* **Given exercise**
Restate verbatim the lines between the one holding "# rubber bumpers" and the one holding "obj.data.transform(world)", both included, and no others.

# start of Supplied entries

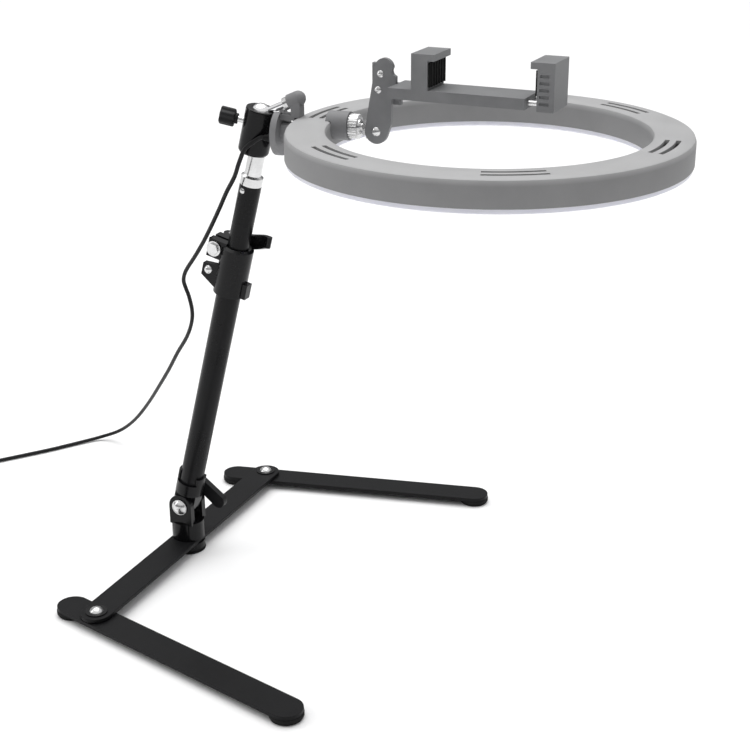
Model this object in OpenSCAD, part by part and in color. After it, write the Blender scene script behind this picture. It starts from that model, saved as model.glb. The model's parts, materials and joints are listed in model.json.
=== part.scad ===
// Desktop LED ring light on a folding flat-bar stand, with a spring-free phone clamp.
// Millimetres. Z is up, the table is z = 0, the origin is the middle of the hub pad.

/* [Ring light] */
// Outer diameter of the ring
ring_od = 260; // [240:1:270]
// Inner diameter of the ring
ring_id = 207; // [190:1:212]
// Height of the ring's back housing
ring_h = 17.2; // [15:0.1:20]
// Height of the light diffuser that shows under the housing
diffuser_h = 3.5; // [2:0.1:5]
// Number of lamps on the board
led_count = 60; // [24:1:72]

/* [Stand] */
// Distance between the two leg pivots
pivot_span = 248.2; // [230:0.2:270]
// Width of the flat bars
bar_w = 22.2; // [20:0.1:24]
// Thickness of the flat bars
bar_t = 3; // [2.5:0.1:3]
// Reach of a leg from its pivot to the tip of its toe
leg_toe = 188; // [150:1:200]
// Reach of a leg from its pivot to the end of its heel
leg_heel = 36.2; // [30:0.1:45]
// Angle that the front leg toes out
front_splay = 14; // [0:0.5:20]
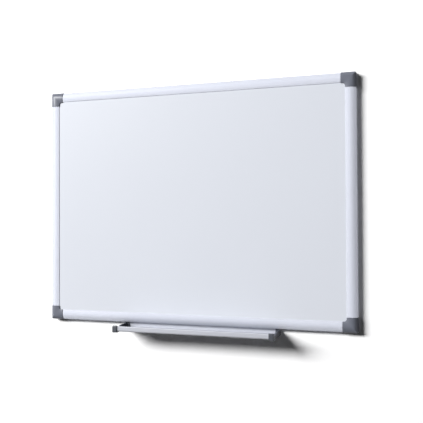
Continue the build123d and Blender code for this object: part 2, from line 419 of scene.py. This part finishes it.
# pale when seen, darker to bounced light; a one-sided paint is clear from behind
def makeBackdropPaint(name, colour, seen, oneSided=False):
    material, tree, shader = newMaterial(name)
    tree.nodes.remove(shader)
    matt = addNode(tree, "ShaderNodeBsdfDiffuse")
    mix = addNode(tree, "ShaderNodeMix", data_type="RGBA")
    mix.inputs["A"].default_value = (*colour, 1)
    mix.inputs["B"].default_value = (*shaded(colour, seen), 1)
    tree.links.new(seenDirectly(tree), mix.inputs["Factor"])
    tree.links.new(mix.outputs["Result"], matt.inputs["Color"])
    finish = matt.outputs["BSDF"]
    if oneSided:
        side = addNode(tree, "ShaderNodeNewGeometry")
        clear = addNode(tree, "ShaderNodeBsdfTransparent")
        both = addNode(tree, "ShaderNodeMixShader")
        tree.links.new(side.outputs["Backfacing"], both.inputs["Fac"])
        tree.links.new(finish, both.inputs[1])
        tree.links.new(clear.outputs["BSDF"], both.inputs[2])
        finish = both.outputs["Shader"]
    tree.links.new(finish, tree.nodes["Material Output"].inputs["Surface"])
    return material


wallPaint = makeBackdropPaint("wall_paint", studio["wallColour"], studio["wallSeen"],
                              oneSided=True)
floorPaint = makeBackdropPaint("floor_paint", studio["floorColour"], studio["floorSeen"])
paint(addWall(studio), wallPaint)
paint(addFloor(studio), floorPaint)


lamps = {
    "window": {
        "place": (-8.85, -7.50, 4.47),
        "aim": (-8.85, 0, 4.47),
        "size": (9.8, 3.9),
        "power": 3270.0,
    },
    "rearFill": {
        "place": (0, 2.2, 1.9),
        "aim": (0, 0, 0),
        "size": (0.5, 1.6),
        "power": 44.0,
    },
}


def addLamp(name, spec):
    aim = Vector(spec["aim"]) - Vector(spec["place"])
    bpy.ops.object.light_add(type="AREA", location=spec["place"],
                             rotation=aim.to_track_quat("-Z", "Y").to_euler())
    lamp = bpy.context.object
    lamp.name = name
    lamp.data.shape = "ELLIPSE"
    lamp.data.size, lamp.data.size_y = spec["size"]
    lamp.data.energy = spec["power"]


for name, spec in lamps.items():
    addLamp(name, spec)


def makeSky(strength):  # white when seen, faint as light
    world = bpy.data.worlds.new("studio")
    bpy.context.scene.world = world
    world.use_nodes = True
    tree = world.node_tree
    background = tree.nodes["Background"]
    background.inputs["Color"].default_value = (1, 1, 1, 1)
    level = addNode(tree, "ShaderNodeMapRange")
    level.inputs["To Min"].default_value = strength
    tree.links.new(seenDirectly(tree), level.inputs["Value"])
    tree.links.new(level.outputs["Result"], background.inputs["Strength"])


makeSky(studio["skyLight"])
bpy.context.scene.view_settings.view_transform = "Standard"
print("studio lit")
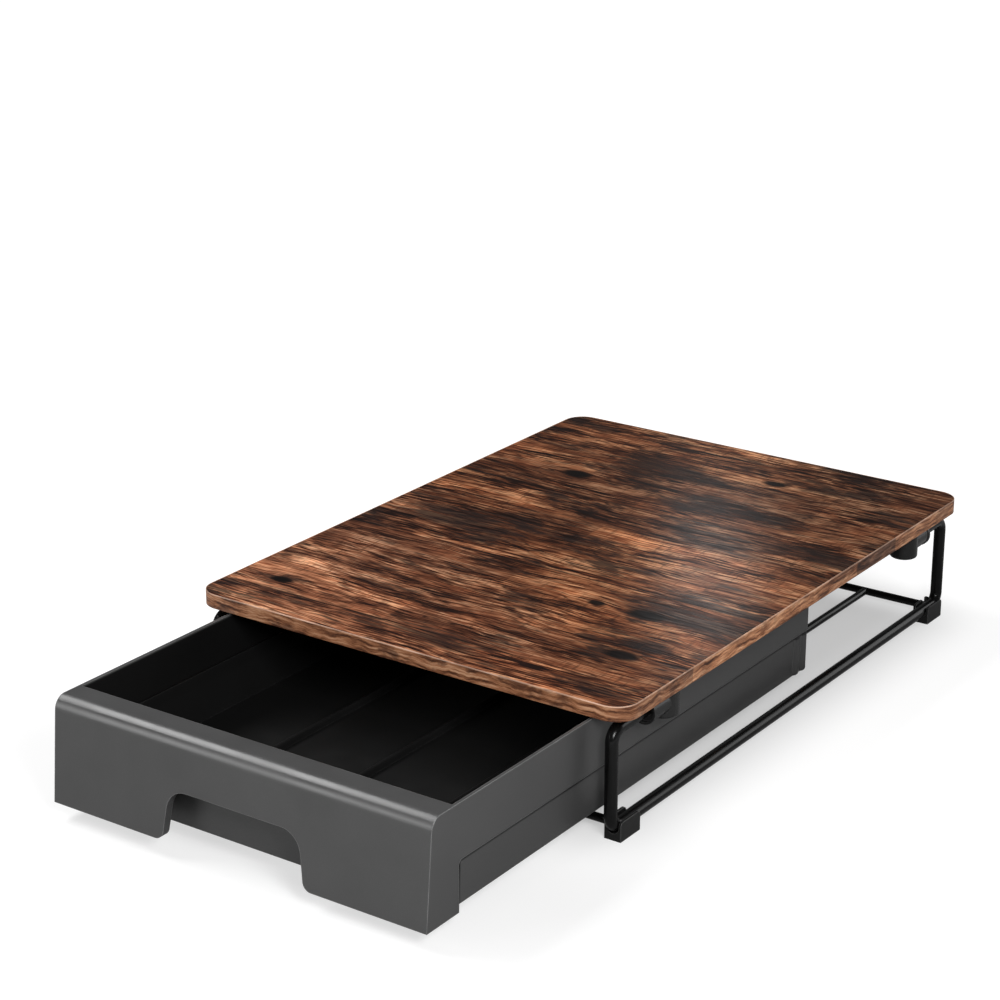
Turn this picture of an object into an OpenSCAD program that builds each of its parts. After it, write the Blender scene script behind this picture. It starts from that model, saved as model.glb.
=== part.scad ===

# end of Supplied entries
# start of Supplied entries

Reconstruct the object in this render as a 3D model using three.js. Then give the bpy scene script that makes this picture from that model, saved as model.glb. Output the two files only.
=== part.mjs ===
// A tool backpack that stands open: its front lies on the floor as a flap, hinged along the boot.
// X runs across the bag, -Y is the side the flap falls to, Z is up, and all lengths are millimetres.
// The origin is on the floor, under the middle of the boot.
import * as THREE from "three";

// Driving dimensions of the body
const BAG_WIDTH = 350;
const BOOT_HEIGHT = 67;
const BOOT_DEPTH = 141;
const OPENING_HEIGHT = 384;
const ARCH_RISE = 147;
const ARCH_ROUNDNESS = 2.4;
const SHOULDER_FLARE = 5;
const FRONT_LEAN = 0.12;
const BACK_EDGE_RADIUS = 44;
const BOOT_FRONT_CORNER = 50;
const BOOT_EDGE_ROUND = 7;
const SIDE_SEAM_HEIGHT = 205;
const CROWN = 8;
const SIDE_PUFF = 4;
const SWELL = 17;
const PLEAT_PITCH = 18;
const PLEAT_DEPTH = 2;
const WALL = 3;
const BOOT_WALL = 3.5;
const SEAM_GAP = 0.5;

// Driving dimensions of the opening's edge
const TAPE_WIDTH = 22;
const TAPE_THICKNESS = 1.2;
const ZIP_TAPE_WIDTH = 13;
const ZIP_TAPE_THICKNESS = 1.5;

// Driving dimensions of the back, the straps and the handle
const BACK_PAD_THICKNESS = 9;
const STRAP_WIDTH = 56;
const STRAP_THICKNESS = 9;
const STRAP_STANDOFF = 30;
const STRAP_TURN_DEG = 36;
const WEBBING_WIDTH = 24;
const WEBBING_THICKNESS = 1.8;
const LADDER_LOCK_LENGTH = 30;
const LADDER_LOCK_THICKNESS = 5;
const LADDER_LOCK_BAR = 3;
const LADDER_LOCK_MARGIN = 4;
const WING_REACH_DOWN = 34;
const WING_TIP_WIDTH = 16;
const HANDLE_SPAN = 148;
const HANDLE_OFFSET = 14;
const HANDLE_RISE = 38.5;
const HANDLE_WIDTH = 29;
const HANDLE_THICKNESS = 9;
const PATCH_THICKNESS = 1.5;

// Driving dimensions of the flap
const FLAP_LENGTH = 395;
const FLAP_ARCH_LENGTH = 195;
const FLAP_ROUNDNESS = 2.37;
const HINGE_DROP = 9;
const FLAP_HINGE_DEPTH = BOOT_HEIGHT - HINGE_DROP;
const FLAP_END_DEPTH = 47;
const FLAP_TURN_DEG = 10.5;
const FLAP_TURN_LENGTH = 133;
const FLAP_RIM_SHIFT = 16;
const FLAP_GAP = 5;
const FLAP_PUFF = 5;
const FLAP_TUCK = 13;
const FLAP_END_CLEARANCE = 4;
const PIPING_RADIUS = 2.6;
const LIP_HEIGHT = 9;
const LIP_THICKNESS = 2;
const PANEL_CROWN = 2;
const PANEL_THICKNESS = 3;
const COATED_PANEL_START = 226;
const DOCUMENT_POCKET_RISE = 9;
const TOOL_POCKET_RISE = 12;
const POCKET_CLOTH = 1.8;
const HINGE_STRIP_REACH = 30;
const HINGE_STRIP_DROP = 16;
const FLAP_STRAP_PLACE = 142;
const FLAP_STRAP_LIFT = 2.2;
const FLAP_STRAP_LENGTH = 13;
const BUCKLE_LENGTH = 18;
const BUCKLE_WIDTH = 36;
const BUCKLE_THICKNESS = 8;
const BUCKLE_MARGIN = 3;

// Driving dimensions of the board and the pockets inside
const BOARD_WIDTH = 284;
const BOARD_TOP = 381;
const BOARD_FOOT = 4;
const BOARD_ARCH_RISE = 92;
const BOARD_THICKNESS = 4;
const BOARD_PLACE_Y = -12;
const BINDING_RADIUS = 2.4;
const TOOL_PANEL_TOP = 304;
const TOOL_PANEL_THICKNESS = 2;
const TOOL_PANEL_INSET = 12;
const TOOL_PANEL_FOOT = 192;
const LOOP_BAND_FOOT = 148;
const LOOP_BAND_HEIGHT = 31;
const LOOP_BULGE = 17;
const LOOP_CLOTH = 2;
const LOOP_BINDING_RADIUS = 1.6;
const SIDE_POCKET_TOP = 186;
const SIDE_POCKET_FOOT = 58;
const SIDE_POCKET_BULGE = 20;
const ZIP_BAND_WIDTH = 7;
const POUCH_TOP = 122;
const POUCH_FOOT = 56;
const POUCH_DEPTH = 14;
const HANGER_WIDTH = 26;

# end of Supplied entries
# start of Supplied entries

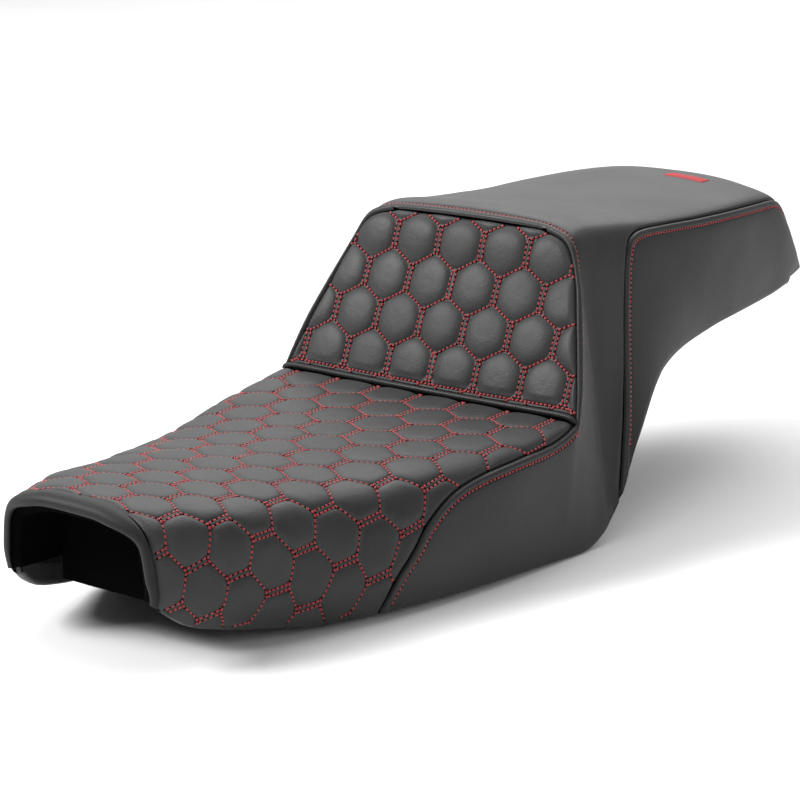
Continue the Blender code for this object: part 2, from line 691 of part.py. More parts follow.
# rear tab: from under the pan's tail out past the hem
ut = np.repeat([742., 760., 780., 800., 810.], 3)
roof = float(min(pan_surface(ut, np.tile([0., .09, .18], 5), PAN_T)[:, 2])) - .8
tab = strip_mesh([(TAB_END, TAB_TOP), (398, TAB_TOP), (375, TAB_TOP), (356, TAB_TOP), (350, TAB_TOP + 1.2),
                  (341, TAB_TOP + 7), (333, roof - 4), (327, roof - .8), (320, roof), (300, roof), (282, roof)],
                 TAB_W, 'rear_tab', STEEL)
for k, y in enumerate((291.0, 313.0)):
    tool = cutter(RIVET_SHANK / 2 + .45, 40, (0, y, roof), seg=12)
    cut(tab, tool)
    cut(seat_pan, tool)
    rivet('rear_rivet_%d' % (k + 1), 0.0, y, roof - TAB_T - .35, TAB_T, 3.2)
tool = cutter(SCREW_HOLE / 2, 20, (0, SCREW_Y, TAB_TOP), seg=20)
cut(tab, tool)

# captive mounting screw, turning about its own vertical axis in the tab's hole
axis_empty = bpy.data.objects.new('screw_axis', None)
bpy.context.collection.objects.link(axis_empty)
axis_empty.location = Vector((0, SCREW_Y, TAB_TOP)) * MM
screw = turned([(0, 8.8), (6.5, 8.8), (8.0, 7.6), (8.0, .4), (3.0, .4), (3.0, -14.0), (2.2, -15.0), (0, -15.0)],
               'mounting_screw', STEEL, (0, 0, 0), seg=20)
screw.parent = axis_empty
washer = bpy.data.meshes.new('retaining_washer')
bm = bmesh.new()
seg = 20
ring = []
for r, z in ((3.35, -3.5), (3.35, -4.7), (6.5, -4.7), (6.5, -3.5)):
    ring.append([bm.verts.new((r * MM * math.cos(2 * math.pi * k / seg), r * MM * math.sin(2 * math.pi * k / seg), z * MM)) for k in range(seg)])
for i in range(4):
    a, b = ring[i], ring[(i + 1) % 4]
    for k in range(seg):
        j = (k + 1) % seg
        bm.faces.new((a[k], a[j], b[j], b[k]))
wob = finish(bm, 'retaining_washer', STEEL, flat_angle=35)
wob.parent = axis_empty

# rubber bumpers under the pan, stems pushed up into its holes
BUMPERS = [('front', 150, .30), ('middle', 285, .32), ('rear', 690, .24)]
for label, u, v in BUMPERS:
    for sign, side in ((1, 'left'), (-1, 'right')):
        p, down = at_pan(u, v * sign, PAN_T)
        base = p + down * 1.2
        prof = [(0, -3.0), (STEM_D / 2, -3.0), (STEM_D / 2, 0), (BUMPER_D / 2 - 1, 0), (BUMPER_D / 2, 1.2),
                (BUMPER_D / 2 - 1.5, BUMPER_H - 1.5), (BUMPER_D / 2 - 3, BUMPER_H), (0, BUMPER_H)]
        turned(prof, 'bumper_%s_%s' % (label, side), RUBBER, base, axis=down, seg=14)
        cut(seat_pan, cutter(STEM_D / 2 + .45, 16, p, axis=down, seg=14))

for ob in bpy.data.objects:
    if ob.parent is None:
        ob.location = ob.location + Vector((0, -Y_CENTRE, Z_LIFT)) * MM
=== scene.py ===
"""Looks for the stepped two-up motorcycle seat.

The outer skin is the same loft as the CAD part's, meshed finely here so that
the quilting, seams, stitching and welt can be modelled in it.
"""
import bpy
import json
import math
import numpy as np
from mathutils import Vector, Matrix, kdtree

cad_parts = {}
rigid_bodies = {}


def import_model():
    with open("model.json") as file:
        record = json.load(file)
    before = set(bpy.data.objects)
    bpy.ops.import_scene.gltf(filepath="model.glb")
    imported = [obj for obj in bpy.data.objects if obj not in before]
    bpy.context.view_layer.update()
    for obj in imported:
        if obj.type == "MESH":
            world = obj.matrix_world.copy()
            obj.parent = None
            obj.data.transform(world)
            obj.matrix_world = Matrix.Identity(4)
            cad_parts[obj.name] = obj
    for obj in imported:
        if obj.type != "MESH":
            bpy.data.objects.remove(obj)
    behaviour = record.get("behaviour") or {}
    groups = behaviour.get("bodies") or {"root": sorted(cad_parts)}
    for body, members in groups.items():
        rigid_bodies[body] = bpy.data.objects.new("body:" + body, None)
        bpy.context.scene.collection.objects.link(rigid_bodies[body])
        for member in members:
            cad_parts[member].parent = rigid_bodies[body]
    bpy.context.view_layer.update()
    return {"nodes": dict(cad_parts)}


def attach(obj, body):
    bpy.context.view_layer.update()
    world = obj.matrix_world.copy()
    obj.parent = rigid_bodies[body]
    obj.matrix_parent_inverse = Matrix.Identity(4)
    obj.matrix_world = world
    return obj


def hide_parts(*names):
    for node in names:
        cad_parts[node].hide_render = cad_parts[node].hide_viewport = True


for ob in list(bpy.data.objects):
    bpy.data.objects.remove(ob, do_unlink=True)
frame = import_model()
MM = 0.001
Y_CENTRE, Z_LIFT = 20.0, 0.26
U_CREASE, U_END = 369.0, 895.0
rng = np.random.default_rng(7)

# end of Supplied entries

* **The output**
# rubber bumpers under the pan, stems pushed up into its holes
BUMPERS = [('front', 150, .30), ('middle', 285, .32), ('rear', 690, .24)]
for label, u, v in BUMPERS:
    for sign, side in ((1, 'left'), (-1, 'right')):
        p, down = at_pan(u, v * sign, PAN_T)
        base = p + down * 1.2
        prof = [(0, -3.0), (STEM_D / 2, -3.0), (STEM_D / 2, 0), (BUMPER_D / 2 - 1, 0), (BUMPER_D / 2, 1.2),
                (BUMPER_D / 2 - 1.5, BUMPER_H - 1.5), (BUMPER_D / 2 - 3, BUMPER_H), (0, BUMPER_H)]
        turned(prof, 'bumper_%s_%s' % (label, side), RUBBER, base, axis=down, seg=14)
        cut(seat_pan, cutter(STEM_D / 2 + .45, 16, p, axis=down, seg=14))

for ob in bpy.data.objects:
    if ob.parent is None:
        ob.location = ob.location + Vector((0, -Y_CENTRE, Z_LIFT)) * MM
=== scene.py ===
"""Looks for the stepped two-up motorcycle seat.

The outer skin is the same loft as the CAD part's, meshed finely here so that
the quilting, seams, stitching and welt can be modelled in it.
"""
import bpy
import json
import math
import numpy as np
from mathutils import Vector, Matrix, kdtree

cad_parts = {}
rigid_bodies = {}


def import_model():
    with open("model.json") as file:
        record = json.load(file)
    before = set(bpy.data.objects)
    bpy.ops.import_scene.gltf(filepath="model.glb")
    imported = [obj for obj in bpy.data.objects if obj not in before]
    bpy.context.view_layer.update()
    for obj in imported:
        if obj.type == "MESH":
            world = obj.matrix_world.copy()
            obj.parent = None
            obj.data.transform(world)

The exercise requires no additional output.